Jaylen Forbes

No. 25 – Nelson Giants
- Position: Shooting guard
- League: National Basketball League

Personal information
- Born: December 15, 2000 (age 25)
- Listed height: 6 ft 5 in (1.96 m)
- Listed weight: 185 lb (84 kg)

Career information
- High school: Florence (Florence, Mississippi)
- College: Alabama (2019–2020); Tulane (2020–2024);
- NBA draft: 2024: undrafted
- Playing career: 2025–present

Career history
- 2025–present: Nelson Giants

Career highlights
- 2× Second-team All-AAC (2022–2023); Third-team All-AAC (2021);

= Jaylen Forbes =

American basketball player (born 2000)

Jaylen Forbes (born December 15, 2000) is an American professional basketball player for the Nelson Giants of the National Basketball League.

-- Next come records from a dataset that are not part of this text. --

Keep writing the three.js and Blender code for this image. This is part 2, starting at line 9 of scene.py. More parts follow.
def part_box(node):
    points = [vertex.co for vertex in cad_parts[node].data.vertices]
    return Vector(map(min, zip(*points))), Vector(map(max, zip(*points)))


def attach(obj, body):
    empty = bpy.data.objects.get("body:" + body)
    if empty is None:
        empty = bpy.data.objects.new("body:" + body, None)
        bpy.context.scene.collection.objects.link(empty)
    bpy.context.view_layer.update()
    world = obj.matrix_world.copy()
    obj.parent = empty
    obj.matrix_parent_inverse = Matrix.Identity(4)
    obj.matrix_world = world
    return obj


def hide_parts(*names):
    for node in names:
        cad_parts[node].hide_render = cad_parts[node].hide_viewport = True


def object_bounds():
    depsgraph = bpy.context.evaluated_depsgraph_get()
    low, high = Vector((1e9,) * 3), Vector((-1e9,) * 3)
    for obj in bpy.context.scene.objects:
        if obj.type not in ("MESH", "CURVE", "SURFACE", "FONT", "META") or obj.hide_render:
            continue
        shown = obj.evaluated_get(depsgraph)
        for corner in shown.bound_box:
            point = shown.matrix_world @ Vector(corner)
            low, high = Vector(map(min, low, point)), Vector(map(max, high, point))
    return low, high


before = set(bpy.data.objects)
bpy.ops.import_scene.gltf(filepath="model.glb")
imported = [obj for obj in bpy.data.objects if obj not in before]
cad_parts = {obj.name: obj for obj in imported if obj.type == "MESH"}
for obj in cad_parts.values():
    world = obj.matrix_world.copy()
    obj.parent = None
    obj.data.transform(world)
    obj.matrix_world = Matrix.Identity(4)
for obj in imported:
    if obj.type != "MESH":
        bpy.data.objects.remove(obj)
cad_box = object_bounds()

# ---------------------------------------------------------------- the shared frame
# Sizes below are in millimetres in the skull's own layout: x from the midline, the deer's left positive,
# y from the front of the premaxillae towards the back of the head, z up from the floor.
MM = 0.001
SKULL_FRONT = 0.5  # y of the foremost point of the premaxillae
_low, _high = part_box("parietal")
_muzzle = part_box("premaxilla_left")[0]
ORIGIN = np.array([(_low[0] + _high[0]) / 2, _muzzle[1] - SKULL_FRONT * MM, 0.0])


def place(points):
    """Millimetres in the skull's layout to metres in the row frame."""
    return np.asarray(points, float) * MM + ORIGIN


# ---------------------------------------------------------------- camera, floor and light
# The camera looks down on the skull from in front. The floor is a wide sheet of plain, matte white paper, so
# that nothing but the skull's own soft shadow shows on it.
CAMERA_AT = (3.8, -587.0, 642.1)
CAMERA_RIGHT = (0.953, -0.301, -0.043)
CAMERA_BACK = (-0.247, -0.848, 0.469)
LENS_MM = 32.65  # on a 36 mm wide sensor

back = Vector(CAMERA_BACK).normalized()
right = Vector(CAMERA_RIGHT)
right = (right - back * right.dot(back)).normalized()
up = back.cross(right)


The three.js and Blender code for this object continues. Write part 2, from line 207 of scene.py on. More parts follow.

He played college basketball for the Alabama Crimson Tide and the Tulane Green Wave.

==Early life and high school career==
Forbes attended Florence High School in Florence, Mississippi. As a junior, he averaged 28.4 points and 12.0 rebounds per game and earned all-state honors. Forbes averaged 23.0 points, 9.1 rebounds and 2.1 assists per game as a senior and earned first team all-state honors by both the Clarion Ledger and USA Today. Regarded as a four-star prospect, he committed to play college basketball at Alabama over offers from UAB and Murray State.

==College career==
Forbes averaged 2.7 points and 2.1 rebounds per game as a freshman at Alabama. Following the season he transferred to Tulane. On February 26, 2021, Forbes scored a career-high 37 points in a 91-71 loss to Cincinnati. As a sophomore, he averaged 16.4 points and 5.3 rebounds per game. Forbes was named to the Third Team All-American Athletic Conference as well as NABC Division I All-District Second Team. He averaged 15.5 points and 5.4 rebounds per game as a junior and was named to the Second Team All-AAC. As a senior, Forbes averaged 18.5 points and 5.0 rebounds per game en route to Second Team All-AAC honors. Alongside teammate Kevin Cross Jr., he declared for the 2023 NBA draft before withdrawing and returning to Tulane. In his final season, Forbes averaged 14.0 points and 3.8 rebounds per game.

==Professional career==
On March 2, 2025, Forbes signed with the Nelson Giants of the National Basketball League.

==National team career==
Forbes was a part of the Tulane team chosen to represent the United States in the 2021 Summer Universiade in China. In the third place game, he scored 27 points in a 102-91 win over Argentina. Forbes averaged 15.7 points and 7.5 rebounds per game, helping the U.S. receive a bronze medal.